Material provided:
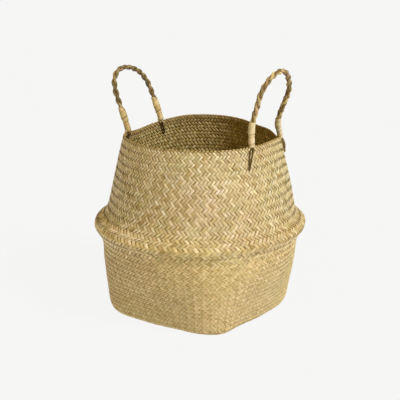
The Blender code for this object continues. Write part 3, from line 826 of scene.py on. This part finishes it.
class Line:
    """A smooth line through points, read at an arc length."""

    def __init__(self, points, n=24):
        self.p = catmull(points, n)
        self.s = np.concatenate([[0], np.cumsum(np.linalg.norm(np.diff(self.p, axis=0), axis=1))])
        self.length = self.s[-1]

    def at(self, s):
        s = np.asarray(s, float)
        d0 = (self.p[1] - self.p[0]) / (self.s[1] - self.s[0])
        d1 = (self.p[-1] - self.p[-2]) / (self.s[-1] - self.s[-2])
        q = np.stack([np.interp(s, self.s, self.p[:, i]) for i in range(3)], -1)
        return q + np.minimum(s, 0)[..., None] * d0 + np.maximum(s - self.length, 0)[..., None] * d1

    def way(self, s):
        return unit(self.at(np.asarray(s) + 0.0006) - self.at(np.asarray(s) - 0.0006))


def frames(path, hint):
    """Two directions square to a path at each of its points, without twist."""
    T = unit(np.gradient(path, axis=0))
    a = np.empty_like(T)
    v = hint - T[0] * np.dot(hint, T[0])
    a[0] = v / np.linalg.norm(v)
    for i in range(1, len(T)):
        v = a[i - 1] - T[i] * np.dot(a[i - 1], T[i])
        a[i] = v / np.linalg.norm(v)
    return T, a, np.cross(T, a)


def twisted(bundle, path, radius, lobes, depth, pitch, tones, flat=1.0, hint=(0.2, 0.3, 0.9), per=5, phase=0.0, core=None, reach=1.0):
    """A cord of lobes blades laid round each other along a path. radius is a number or one for each point.
    core is the middle of the plait that it belongs to: what lies nearer to it than reach is painted darker, as shade
    deep in the plait."""
    path = np.asarray(path, float)
    m = len(path)
    T, a, b = frames(path, np.array(hint, float))
    s = np.concatenate([[0], np.cumsum(np.linalg.norm(np.diff(path, axis=0), axis=1))])
    c = lobes * per
    th = -PI2 * np.arange(c) / c                      # clockwise about the path, so that faces point out
    turn = PI2 * s / pitch + phase
    lob = np.abs(np.cos(0.5 * lobes * th))
    shape = 1 - depth + depth * np.power(lob, 0.6)
    ang = th[None, :] + turn[:, None]
    rad = (np.broadcast_to(radius, (m,))[:, None]) * shape[None, :]
    rad = rad * (1 + drift(1, m, 0.035, 7)[0])[:, None]
    x = np.cos(ang) * rad
    y = np.sin(ang) * rad * flat
    rings = path[:, None, :] + a[:, None, :] * x[..., None] + b[:, None, :] * y[..., None]
    which = ((np.arange(c) + per / 2) // per).astype(int) % lobes
    tone = np.asarray(tones)[which]                   # (c, 3)
    tone = tone[None, :, :] * (1 + drift(1, m, 0.08, 9)[0])[:, None, None]
    # painted shade in the grooves between the lobes; the material darkens them again through edge
    tone = tone * ((0.55 if core is None else 0.72) + (0.45 if core is None else 0.28) * np.power(lob, 0.7))[None, :, None]
    if core is not None:
        # painted shade deep in the plait, near its middle
        deep = np.linalg.norm(rings - core[:, None, :], axis=-1) / reach
        tone = tone * (0.16 + 0.84 * smooth(0.50, 0.98, deep))[..., None]
    across = (np.arange(c) / c * PI2 * np.mean(radius))[None, None, :] * np.ones((1, m, 1))
    edge = np.broadcast_to((1 - lob)[None, None, :], (1, m, c))
    bundle.add(rings[None], None, tone[None], s[None], across, RNG.uniform(0, 500, 1), edge)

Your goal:
Restate the listing above word for word.

Task answer:
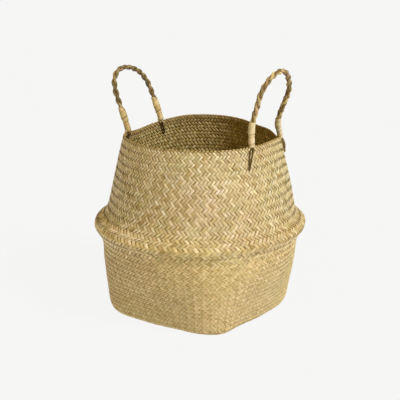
The Blender code for this object continues. Write part 3, from line 826 of scene.py on. This part finishes it.
class Line:
    """A smooth line through points, read at an arc length."""

    def __init__(self, points, n=24):
        self.p = catmull(points, n)
        self.s = np.concatenate([[0], np.cumsum(np.linalg.norm(np.diff(self.p, axis=0), axis=1))])
        self.length = self.s[-1]

    def at(self, s):
        s = np.asarray(s, float)
        d0 = (self.p[1] - self.p[0]) / (self.s[1] - self.s[0])
        d1 = (self.p[-1] - self.p[-2]) / (self.s[-1] - self.s[-2])
        q = np.stack([np.interp(s, self.s, self.p[:, i]) for i in range(3)], -1)
        return q + np.minimum(s, 0)[..., None] * d0 + np.maximum(s - self.length, 0)[..., None] * d1

    def way(self, s):
        return unit(self.at(np.asarray(s) + 0.0006) - self.at(np.asarray(s) - 0.0006))


def frames(path, hint):
    """Two directions square to a path at each of its points, without twist."""
    T = unit(np.gradient(path, axis=0))
    a = np.empty_like(T)
    v = hint - T[0] * np.dot(hint, T[0])
    a[0] = v / np.linalg.norm(v)
    for i in range(1, len(T)):
        v = a[i - 1] - T[i] * np.dot(a[i - 1], T[i])
        a[i] = v / np.linalg.norm(v)
    return T, a, np.cross(T, a)


def twisted(bundle, path, radius, lobes, depth, pitch, tones, flat=1.0, hint=(0.2, 0.3, 0.9), per=5, phase=0.0, core=None, reach=1.0):
    """A cord of lobes blades laid round each other along a path. radius is a number or one for each point.
    core is the middle of the plait that it belongs to: what lies nearer to it than reach is painted darker, as shade
    deep in the plait."""
    path = np.asarray(path, float)
    m = len(path)
    T, a, b = frames(path, np.array(hint, float))
    s = np.concatenate([[0], np.cumsum(np.linalg.norm(np.diff(path, axis=0), axis=1))])
    c = lobes * per
    th = -PI2 * np.arange(c) / c                      # clockwise about the path, so that faces point out
    turn = PI2 * s / pitch + phase
    lob = np.abs(np.cos(0.5 * lobes * th))
    shape = 1 - depth + depth * np.power(lob, 0.6)
    ang = th[None, :] + turn[:, None]
    rad = (np.broadcast_to(radius, (m,))[:, None]) * shape[None, :]
    rad = rad * (1 + drift(1, m, 0.035, 7)[0])[:, None]
    x = np.cos(ang) * rad
    y = np.sin(ang) * rad * flat
    rings = path[:, None, :] + a[:, None, :] * x[..., None] + b[:, None, :] * y[..., None]
    which = ((np.arange(c) + per / 2) // per).astype(int) % lobes
    tone = np.asarray(tones)[which]                   # (c, 3)
    tone = tone[None, :, :] * (1 + drift(1, m, 0.08, 9)[0])[:, None, None]
    # painted shade in the grooves between the lobes; the material darkens them again through edge
    tone = tone * ((0.55 if core is None else 0.72) + (0.45 if core is None else 0.28) * np.power(lob, 0.7))[None, :, None]
    if core is not None:
        # painted shade deep in the plait, near its middle
        deep = np.linalg.norm(rings - core[:, None, :], axis=-1) / reach
        tone = tone * (0.16 + 0.84 * smooth(0.50, 0.98, deep))[..., None]
    across = (np.arange(c) / c * PI2 * np.mean(radius))[None, None, :] * np.ones((1, m, 1))
    edge = np.broadcast_to((1 - lob)[None, None, :], (1, m, c))
    bundle.add(rings[None], None, tone[None], s[None], across, RNG.uniform(0, 500, 1), edge)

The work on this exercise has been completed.